Acho que todos devem ajudar a que essa degradação não aconteça. Por isso estamos lá, mostrar o que é possível fazer e o que é possível não fazer, o que é preciso fazer

Agora, neste momento, estamos a preparar um livro sobre o Instituto Terra. Das pequenas exposições, as pessoas escrevem-nos e dizem que realmente que gostaram do projeto e dizem-nos que quem pode vai replicar.

Que outros projetos tem para o futuro? O que é que ainda quer fazer a nível ambiental?

Hoje continuamos a aumentar a área do Instituto Terra. Continua a crescer. A nossa vontade é realmente recuperar aquela região tão bonita. O nosso trabalho, esse trabalho de recuperação da água é uma coisa maravilhosa. O programa "Terra Doce" tem por objetivo recuperar mais de quatro mil nascentes da região.

Os proprietários rurais que querem participar do projeto inscrevem-se e nós disponibilizamos os nossos técnicos, que vão lá ver onde é que estão as nascentes. Às vezes a nascente nem já tem mais água, mas eles sabem que ali havia uma nascente. Chamamos estas nascentes de “Olhos d’Água”. Achamos os olhos d’água, damos as plantas ao proprietário e ele tem de cercar [para afastar o gado] e plantar.

Outra área é a educação. Estamos a implementar no Instituto Terra um pouco de cultura, tentar melhorar o nível cultural da população à volta. Hoje em dia é algo muito triste, a juventude cai muito na droga. O que estamos a tentar fazer é tentar que esses jovens façam alguma coisa no campo, onde moram, para continuarem lá e continuarem a fazer coisas importantes e não precisarem de sair de lá e irem para as grandes cidades.

Este é um trabalho social que estamos a desenvolver também.
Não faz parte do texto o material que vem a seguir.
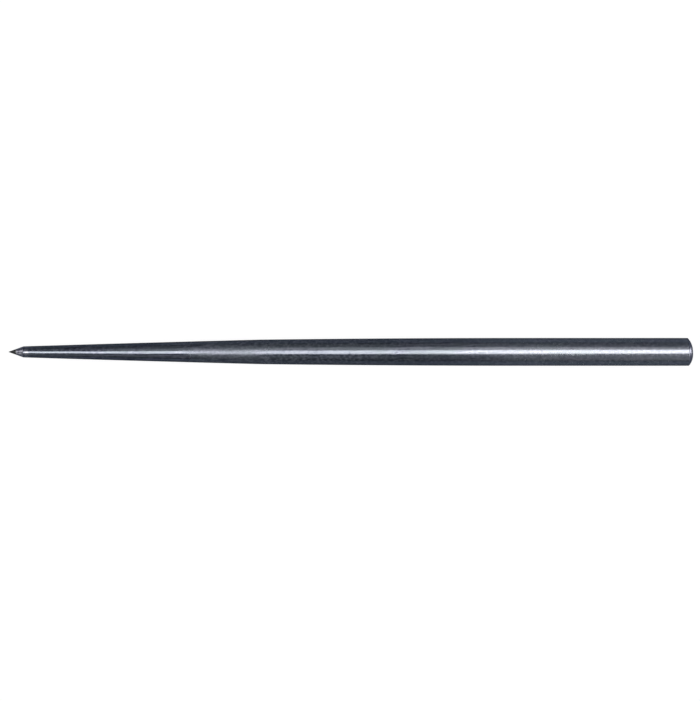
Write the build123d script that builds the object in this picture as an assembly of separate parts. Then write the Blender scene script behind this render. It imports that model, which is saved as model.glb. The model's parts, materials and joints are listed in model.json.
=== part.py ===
from build123d import *

import math
import os

# Centre punch: a slender rod of ground tool steel with a small carbide point brazed into its nose.
# Its centre line is the X axis, with the point towards -X and the struck end towards +X. The origin
# is the middle of the shank, where a collet or a hand holds it. A station is a distance along the
# punch from the very end of its point. Sizes are in millimetres and angles in degrees.

# The whole punch.
OVERALL_LENGTH = 147.5
SHANK_DIAMETER = 6.0

# The ground point, a cone that runs over the carbide, the braze and the steel alike.
POINT_ANGLE = 40.0
POINT_BASE_DIAMETER = 2.4
NOSE_RADIUS = 0.05

# The long taper. It swells very slightly between its ends, then an arc carries it to full size.
TAPER_END_STATION = 54.4
TAPER_END_DIAMETER = 5.3
TAPER_SWELL = 0.036
SHANK_STATION = 111.4

# The struck end, an arc round a small flat land.
CROWN_HEIGHT = 0.93
CROWN_RADIUS = 3.85
LAND_DIAMETER = 2.2

# The carbide insert and the drilled socket that it is brazed into.
INSERT_DIAMETER = 1.2
INSERT_LENGTH = 6.5
BRAZE_GAP = 0.05
BRAZE_BED = 0.1
DRILL_POINT_ANGLE = 118.0

# Rounding of the two outer corners of the steel.
POINT_BASE_ROUNDING = 0.3
CROWN_ROUNDING = 0.3

SHANK_RADIUS = SHANK_DIAMETER / 2
POINT_BASE_RADIUS = POINT_BASE_DIAMETER / 2
TAPER_END_RADIUS = TAPER_END_DIAMETER / 2
INSERT_RADIUS = INSERT_DIAMETER / 2
SOCKET_RADIUS = INSERT_RADIUS + BRAZE_GAP
SOCKET_STATION = INSERT_LENGTH + BRAZE_BED
SOCKET_POINT_STATION = SOCKET_STATION + SOCKET_RADIUS / math.tan(math.radians(DRILL_POINT_ANGLE / 2))
CROWN_STATION = OVERALL_LENGTH - CROWN_HEIGHT
ORIGIN_STATION = (SHANK_STATION + CROWN_STATION) / 2

HALF_POINT = math.radians(POINT_ANGLE / 2)
# Where the cone would come to nothing if its end were not rounded. It is just off the punch.
SHARP_STATION = NOSE_RADIUS - NOSE_RADIUS / math.sin(HALF_POINT)


def at(station, radius=0.0):
    """Outline point at a station and a distance from the centre line."""
    return (station - ORIGIN_STATION, radius)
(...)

Eu e o Sebastião [Salgado] criámos o Instituto Terra e hoje é o nosso filho, Juliano [Salgado], que é o presidente do conselho do Instituto Terra. Nós fazemos parte do conselho, mas ele é que é o presidente. Ele é que trouxe essa ideia de trabalhar com a juventude. Ele é cineasta e quer fazer um festival de cinema, quer que esses jovens comecem a fazer coisas interessantes e levar a missão do Instituto Terra muito mais longe.